- _BRIEF_
Using the records that appear below, write out exactly the lines from the one with "Keep writing the" through the one with "node tree, with", keeping both end lines.

- _ROWS_

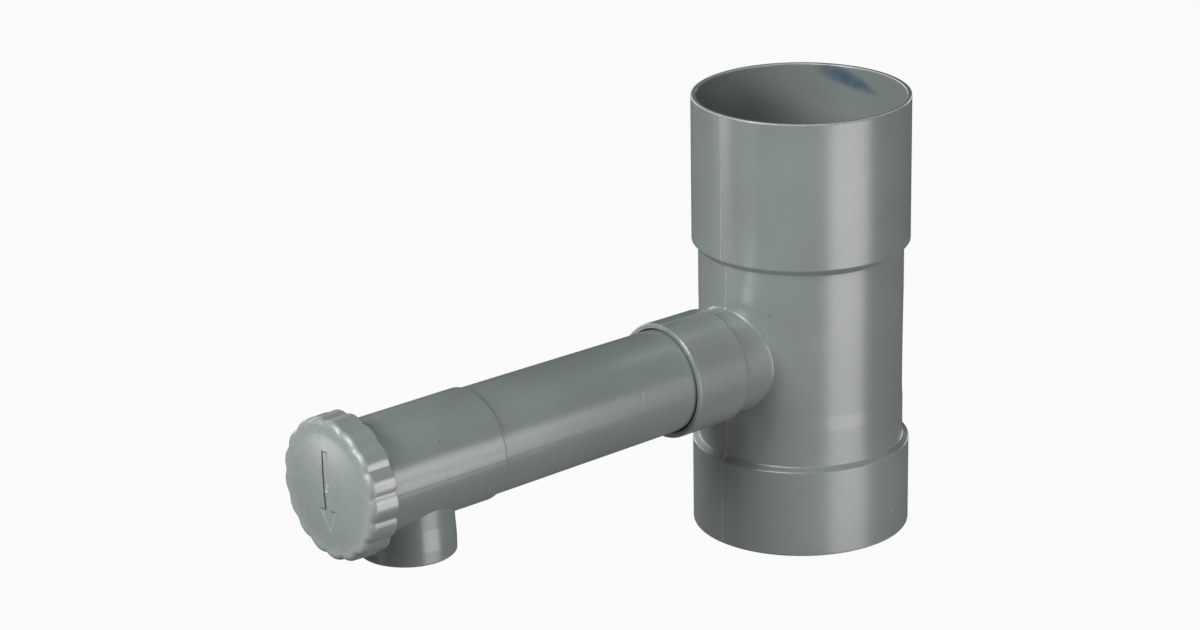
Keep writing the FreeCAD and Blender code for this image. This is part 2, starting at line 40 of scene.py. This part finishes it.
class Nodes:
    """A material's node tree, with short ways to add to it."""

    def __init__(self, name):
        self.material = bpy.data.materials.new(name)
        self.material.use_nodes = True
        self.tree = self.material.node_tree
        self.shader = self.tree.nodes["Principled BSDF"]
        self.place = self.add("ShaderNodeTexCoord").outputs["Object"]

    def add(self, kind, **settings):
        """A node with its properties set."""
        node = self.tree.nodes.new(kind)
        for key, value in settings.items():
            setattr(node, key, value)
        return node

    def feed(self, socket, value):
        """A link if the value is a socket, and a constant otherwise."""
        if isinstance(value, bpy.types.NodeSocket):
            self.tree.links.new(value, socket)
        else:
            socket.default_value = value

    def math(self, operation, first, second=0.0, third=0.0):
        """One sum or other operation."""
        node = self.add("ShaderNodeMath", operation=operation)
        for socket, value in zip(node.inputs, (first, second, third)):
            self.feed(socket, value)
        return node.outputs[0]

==

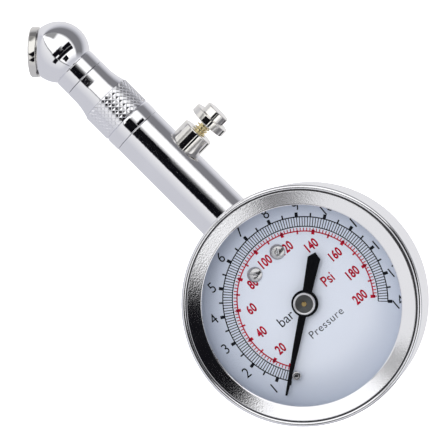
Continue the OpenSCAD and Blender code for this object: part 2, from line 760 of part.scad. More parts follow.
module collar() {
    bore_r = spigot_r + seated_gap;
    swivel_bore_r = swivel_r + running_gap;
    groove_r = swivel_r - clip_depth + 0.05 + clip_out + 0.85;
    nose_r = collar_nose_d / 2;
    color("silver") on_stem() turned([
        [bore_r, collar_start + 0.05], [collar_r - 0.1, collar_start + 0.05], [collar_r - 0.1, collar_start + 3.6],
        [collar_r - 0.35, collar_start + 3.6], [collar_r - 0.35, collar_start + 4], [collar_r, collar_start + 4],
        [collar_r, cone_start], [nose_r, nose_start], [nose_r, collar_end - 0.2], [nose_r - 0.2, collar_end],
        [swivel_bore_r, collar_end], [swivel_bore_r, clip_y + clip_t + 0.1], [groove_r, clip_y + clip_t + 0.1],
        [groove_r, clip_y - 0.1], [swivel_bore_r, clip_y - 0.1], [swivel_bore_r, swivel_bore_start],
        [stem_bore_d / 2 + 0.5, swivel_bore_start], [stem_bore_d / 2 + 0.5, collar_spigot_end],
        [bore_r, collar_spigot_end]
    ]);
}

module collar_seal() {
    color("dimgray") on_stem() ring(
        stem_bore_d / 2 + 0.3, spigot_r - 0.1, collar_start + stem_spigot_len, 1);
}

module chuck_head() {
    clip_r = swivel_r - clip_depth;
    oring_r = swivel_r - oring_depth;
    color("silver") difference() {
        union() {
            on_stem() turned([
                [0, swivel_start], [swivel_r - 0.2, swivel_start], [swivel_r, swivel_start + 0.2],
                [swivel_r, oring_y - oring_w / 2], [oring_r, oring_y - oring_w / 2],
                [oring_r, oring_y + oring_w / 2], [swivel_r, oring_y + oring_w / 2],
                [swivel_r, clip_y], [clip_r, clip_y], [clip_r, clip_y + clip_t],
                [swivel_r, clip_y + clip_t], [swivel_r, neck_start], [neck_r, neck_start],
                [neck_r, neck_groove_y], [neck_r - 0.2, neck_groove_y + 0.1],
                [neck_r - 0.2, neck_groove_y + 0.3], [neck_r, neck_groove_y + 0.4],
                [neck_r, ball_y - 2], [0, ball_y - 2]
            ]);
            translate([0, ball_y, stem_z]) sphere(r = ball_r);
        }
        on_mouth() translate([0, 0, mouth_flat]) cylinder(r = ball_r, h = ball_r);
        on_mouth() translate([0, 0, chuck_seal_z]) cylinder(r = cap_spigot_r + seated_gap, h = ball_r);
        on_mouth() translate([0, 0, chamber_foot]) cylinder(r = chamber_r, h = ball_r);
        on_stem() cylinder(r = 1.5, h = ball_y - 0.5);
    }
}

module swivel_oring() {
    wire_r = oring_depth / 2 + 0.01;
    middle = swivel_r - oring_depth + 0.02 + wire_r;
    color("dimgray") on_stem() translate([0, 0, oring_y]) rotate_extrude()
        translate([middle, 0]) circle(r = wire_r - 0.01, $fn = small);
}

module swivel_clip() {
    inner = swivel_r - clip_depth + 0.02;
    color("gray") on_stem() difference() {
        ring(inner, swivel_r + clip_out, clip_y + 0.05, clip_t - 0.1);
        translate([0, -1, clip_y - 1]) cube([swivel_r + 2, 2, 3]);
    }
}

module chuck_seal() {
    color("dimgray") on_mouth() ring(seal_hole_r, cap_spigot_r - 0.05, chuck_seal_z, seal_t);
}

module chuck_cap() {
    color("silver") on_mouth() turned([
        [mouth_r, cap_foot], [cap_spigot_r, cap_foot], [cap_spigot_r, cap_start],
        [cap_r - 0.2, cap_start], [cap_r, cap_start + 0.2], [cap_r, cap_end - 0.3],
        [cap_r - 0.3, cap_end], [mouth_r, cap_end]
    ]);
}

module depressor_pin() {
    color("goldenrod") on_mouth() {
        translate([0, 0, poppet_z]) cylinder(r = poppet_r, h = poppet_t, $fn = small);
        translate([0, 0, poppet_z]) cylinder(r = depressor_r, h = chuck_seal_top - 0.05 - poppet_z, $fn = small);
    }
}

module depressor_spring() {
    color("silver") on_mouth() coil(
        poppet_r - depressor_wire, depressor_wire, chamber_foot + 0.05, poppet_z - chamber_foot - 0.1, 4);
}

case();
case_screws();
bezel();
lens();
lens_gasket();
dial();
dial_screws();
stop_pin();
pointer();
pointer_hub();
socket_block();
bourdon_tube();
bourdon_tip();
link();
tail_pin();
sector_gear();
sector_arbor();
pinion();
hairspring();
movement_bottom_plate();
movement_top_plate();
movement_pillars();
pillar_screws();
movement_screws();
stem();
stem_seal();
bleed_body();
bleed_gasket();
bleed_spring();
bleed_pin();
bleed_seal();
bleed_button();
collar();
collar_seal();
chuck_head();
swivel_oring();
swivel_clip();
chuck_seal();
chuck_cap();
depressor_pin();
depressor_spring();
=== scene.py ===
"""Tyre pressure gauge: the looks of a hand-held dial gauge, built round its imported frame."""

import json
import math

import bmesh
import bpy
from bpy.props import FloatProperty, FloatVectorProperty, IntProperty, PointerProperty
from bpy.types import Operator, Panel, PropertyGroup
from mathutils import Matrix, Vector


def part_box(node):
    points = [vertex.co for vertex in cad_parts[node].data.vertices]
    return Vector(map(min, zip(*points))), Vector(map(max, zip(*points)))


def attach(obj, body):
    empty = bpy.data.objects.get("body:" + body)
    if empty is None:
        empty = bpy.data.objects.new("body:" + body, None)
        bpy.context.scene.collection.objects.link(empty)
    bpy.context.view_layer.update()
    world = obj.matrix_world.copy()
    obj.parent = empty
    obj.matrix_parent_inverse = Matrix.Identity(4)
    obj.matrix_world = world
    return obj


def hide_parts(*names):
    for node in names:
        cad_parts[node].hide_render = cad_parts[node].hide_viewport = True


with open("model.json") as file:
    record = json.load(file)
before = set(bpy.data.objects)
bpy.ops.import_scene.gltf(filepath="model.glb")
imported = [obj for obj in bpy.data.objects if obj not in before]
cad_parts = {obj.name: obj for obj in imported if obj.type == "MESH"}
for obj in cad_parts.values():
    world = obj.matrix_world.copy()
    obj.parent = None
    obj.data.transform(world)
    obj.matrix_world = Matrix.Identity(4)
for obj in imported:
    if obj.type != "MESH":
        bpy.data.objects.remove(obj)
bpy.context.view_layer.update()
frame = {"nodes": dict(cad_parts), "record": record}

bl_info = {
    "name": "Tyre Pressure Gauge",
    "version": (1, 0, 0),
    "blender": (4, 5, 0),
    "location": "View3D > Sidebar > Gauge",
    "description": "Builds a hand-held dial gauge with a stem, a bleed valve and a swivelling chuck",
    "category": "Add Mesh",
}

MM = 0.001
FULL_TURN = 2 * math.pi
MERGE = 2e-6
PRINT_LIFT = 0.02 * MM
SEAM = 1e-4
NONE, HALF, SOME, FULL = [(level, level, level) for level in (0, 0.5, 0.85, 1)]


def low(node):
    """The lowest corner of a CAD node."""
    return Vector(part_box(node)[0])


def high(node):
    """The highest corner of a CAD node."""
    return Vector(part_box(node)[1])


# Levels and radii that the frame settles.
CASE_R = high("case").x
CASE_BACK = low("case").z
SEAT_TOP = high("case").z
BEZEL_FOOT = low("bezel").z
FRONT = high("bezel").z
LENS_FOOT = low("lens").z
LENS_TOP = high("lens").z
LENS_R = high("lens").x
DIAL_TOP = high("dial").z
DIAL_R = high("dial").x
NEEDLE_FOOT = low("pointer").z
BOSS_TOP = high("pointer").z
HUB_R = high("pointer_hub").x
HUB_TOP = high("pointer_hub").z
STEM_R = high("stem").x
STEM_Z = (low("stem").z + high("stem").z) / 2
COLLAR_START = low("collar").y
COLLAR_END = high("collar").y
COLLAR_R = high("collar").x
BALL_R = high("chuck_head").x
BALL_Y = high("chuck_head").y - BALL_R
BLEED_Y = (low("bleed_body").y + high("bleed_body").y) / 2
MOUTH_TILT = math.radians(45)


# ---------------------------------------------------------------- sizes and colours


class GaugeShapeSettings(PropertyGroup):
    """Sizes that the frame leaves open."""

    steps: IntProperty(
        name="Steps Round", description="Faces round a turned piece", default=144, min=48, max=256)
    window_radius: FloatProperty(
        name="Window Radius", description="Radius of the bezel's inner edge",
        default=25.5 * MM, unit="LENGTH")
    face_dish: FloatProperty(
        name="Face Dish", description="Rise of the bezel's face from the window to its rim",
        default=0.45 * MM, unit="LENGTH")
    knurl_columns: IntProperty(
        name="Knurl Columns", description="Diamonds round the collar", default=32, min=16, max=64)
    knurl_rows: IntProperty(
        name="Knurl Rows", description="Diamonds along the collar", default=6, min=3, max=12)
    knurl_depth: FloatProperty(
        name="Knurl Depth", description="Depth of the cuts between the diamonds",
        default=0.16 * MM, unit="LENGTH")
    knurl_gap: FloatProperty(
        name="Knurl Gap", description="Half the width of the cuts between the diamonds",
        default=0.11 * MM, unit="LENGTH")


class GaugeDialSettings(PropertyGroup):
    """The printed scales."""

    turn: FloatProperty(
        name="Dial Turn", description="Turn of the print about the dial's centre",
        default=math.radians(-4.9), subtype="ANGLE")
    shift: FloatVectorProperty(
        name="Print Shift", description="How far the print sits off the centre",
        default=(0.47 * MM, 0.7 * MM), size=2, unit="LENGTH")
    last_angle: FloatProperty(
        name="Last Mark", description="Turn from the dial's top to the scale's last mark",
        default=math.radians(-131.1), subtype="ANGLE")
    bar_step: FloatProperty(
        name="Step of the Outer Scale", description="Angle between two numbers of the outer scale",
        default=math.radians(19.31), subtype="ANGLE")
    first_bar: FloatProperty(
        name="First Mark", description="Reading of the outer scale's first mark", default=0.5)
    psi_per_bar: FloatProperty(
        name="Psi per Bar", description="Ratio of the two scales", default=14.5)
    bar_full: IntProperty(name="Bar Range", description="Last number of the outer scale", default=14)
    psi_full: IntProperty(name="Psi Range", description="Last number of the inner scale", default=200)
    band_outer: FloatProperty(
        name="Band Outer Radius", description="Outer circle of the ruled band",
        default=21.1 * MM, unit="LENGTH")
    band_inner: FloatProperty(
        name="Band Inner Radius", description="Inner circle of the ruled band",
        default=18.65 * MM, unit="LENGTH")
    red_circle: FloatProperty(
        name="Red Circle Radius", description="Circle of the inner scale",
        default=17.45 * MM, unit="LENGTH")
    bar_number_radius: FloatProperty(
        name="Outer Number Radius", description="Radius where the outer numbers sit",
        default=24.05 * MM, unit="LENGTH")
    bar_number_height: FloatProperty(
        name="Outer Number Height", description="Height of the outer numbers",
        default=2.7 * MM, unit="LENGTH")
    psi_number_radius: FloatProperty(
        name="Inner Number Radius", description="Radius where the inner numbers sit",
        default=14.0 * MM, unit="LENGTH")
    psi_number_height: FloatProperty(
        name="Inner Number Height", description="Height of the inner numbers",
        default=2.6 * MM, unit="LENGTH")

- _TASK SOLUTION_
Keep writing the FreeCAD and Blender code for this image. This is part 2, starting at line 40 of scene.py. This part finishes it.
class Nodes:
    """A material's node tree, with short ways to add to it."""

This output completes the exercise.